Consequently, sections 202, 204, and 205 of UMRA do not apply to the 
proposed FIP.
    Before EPA establishes any regulatory requirements that might 
significantly or uniquely affect small governments, it must have 
developed under section 203 of UMRA a small government agency plan. The 
plan must provide for notifying potentially affected small governments, 
enabling officials of affected small governments to have meaningful and 
timely input in the development of EPA regulatory proposals with 
significant Federal intergovernmental mandates, and informing, 
educating, and advising small governments on compliance with the 
regulatory requirements.
    EPA has determined that the proposed FIP will not significantly or 
uniquely affect small governments, because it imposes no requirements 
on small governments. Therefore, the requirements of section 203 do not 
apply to the proposed FIP. Nonetheless, EPA worked closely with 
representatives of the Tribe in the development of today's proposed 
action.

D. Paperwork Reduction Act

    Under the Paperwork Reduction Act, 44 U.S.C. 3501 et seq., OMB must 
approve all ``collections of information'' by EPA. The Act defines 
``collection of information'' as a requirement for ``answers to * * * 
identical reporting or recordkeeping requirements imposed on ten or 
more persons * * *.'' 44 U.S.C. 3502(3)(A). Because the proposed FIP 
only applies to one company, the Paperwork Reduction Act does not 
apply.

E. Executive Order 13045: Protection of Children From Environmental 
Health Risks and Safety Risks

    This executive order applies to any rule that: (1) Is determined to 
be ``economically significant'' as that term is defined in E.O. 12866, 
and (2) concerns an environmental health or safety risk that EPA has 
reason to believe may have a disproportionate effect on children. If 
the regulatory action meets both criteria, the Agency must evaluate the 
environmental health or safety effects of the planned rule on children, 
and explain why the planned regulation is preferable to other 
potentially effective and reasonably feasible alternatives considered 
by the Agency.
    EPA interprets E.O. 13045 as applying only to those regulatory 
actions that are based on health or safety risks, such that the 
analysis required under section 5-501 of the Order has the potential to 
influence the regulation. The NGS FIP is not subject to E.O. 13045 
because it implements previously promulgated health or safety-based 
federal standards.

F. Executive Order 12875: Enhancing the Intergovernmental Partnership

    Under Executive Order 12875, EPA may not issue a regulation that is 
not required by statute and that creates a mandate upon a state, local 
or tribal government, unless the Federal government provides the funds 
necessary to pay the direct compliance costs incurred by those 
governments, or EPA consults with those governments. If EPA complies by 
consulting, Executive Order 12875 requires EPA to provide to the Office 
of Management and Budget a description of the extent of EPA's prior 
consultation with representatives of affected State, local and tribal 
governments, the nature of their concerns, any written communications 
from the governments, and EPA's position supporting the need to issue

[[Page 48729]]

the regulation. In addition, Executive Order 12875 requires EPA to 
develop an effective process permitting elected officials and other 
representatives of state, local and tribal governments ``to provide 
meaningful and timely input in the development of regulatory proposals 
containing significant unfunded mandates.''
    As stated above, the proposed FIP will not create a mandate on 
state, local or tribal governments because it will not impose any 
enforceable duties on these entities. Accordingly, the requirements of 
section 1(a) of Executive Order 12875 do not apply to this rule. 
Nonetheless, EPA worked closely with representatives of the Tribe 
during the development of today's proposed action.
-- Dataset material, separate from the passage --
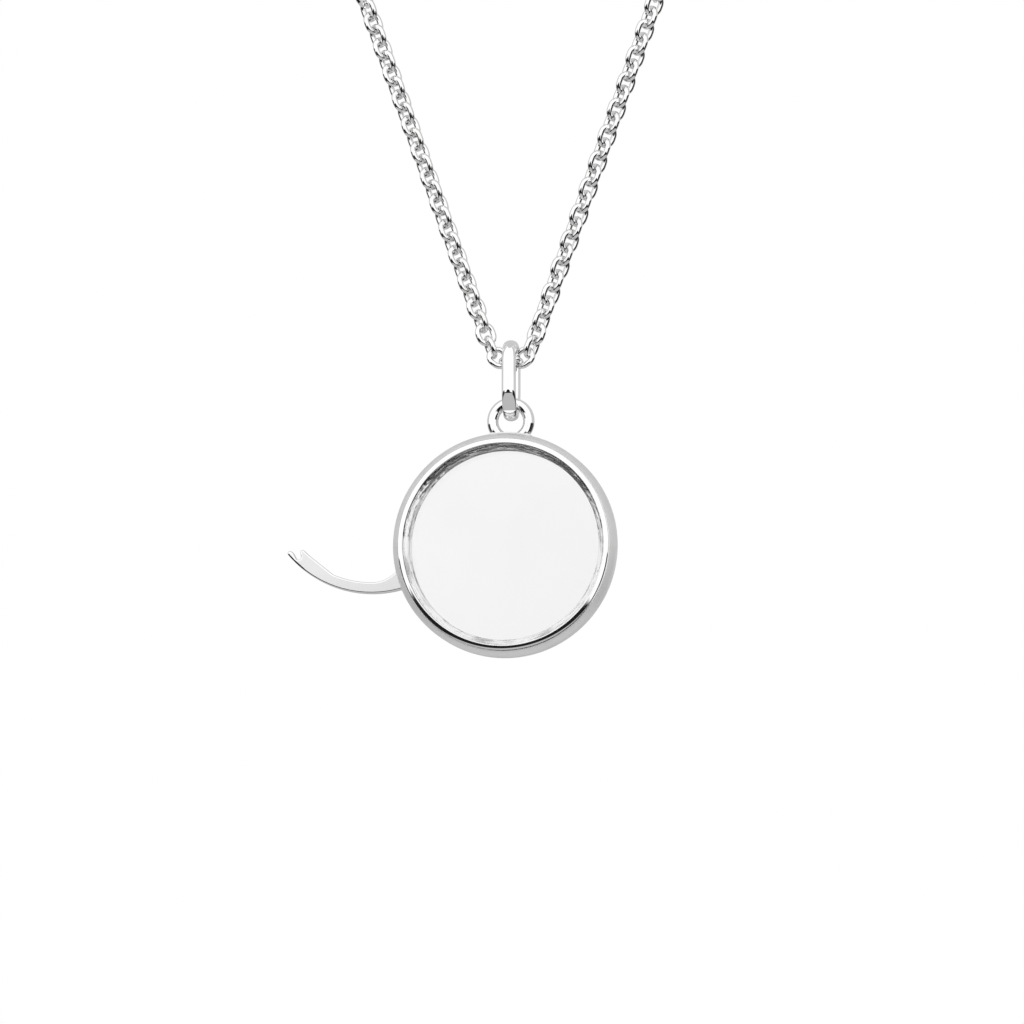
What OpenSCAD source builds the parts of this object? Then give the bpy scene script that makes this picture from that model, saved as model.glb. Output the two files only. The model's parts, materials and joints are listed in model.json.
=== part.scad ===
// Floating locket on a chain: a round see-through case whose side wall opens as a hinged gate.
// It hangs as on a neck. The front faces -Y, and the origin is where the clasp rests on the neck.
// Dimensions are in millimetres and degrees.

/* [Case] */
// Outside radius of the case
case_r = 11.25; // [11.2:0.01:11.3]
// Depth of the case from the front bezel to the back bezel
case_depth = 3.6; // [3.5:0.05:3.8]
// Radius of the window that shows inside a bezel
window_r = 10.15; // [10.1:0.01:10.18]
// Width of the rounded bezel round a window
bezel_w = 0.47; // [0.4:0.01:0.5]
// Radius of the bezel's rounded top in its section, which falls outwards
bezel_round = 0.73; // [0.6:0.01:1]
// Depth over the two shoulders, where the bezels stand on them
shoulder_depth = 2.7; // [2.6:0.05:2.8]
// Radius of the slight bulge of a shoulder in its section
shoulder_bulge = 1.1; // [0.9:0.1:2]
// Width and depth of the fine groove at the foot of a bezel
foot_groove = 0.07; // [0.05:0.01:0.1]
// Clear radius inside the lips under the windows
lip_r = 9.57; // [9.5:0.01:9.65]
// Thickness of a lip at its edge
lip_t = 0.28; // [0.2:0.01:0.32]
// Inside radius of the side wall
wall_in_r = 9.7; // [9.65:0.01:9.8]
// Lean of the hanging case, clockwise from the front
case_lean = 2.6; // [0:0.1:5]

/* [Windows] */
// Thickness of a glass
glass_t = 0.5; // [0.4:0.01:0.55]
// Play round a glass and under it
glass_play = 0.03; // [0.02:0.01:0.05]
// How far a glass lies below the top of its bezel
glass_drop = 0.25; // [0.2:0.01:0.3]
// Bevel at the outer edge of a glass
glass_bevel = 0.12; // [0.05:0.01:0.2]

/* [Gate] */
// Depth of the slot that the gate closes, between the two rings of the case
slot_depth = 1.2; // [1.1:0.02:1.24]
// Play of the gate on each side in the slot
gate_play = 0.03; // [0.02:0.01:0.05]
// Distance of the hinge from the case's centre
hinge_r = 10.69; // [10.6:0.01:10.75]
// Direction of the hinge from the case's centre, counted from the right
hinge_at = 202.4; // [200:0.1:205]
// How far the gate stands open
gate_open = 88; // [0:1:90]
// Inside radius of the gate's arm
arm_in_r = 10.1; // [10:0.01:10.2]
// Inside radius of the gate at its hinged root
root_in_r = 9.38; // [9.3:0.01:9.5]
// Angle along the rim over which the root thins to the arm
root_span = 19; // [17:0.5:20]
// Radius of the concave flare of the root
root_flare_r = 3.45; // [3.3:0.05:3.6]
// Inside radius of the forked end
fork_in_r = 9.75; // [9.7:0.01:9.85]
// Direction of the bottom of the fork's notch
fork_from = 139.3; // [139.2:0.05:139.4]
// Direction up to which the forked end keeps its full width
fork_full = 143.5; // [142.5:0.1:145]
// Direction at which the forked end has thinned to the arm
fork_to = 161; // [157:0.1:164]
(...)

G. Executive Order 13084: Consultation and Coordination With Indian 
Tribal Governments

    Under Executive Order 13084, EPA may not issue a regulation that is 
not required by statute, that significantly or uniquely affects the 
communities of Indian tribal governments, and that imposes substantial 
direct compliance costs on those communities, unless the federal 
government provides the funds necessary to pay the direct compliance 
costs incurred by the tribal governments, or EPA consults with those 
governments. If EPA complies by consulting, Executive Order 13084 
requires EPA to provide to the Office of Management and Budget, in a 
separately identified section of the preamble to the rule, a 
description of the extent of EPA's prior consultation with 
representatives of affected tribal governments, a summary of the nature 
of their concerns, and a statement supporting the need to issue the 
regulation. In addition, Executive Order 13084 requires EPA to develop 
an effective process permitting elected and other representatives of 
Indian tribal governments ``to provide meaningful and timely input in 
the development of regulatory policies on matters that significantly or 
uniquely affect their communities.''
    The proposed FIP does not impose substantial direct compliance 
costs on the communities of Indian tribal governments. The proposed FIP 
imposes obligations only on the owner or operator of NGS. Accordingly, 
the requirements of section 3(b) of Executive Order 13084 do not apply 
to this rule.
    As discussed above, EPA worked closely with representatives of the 
Tribe during the development of today's proposed action.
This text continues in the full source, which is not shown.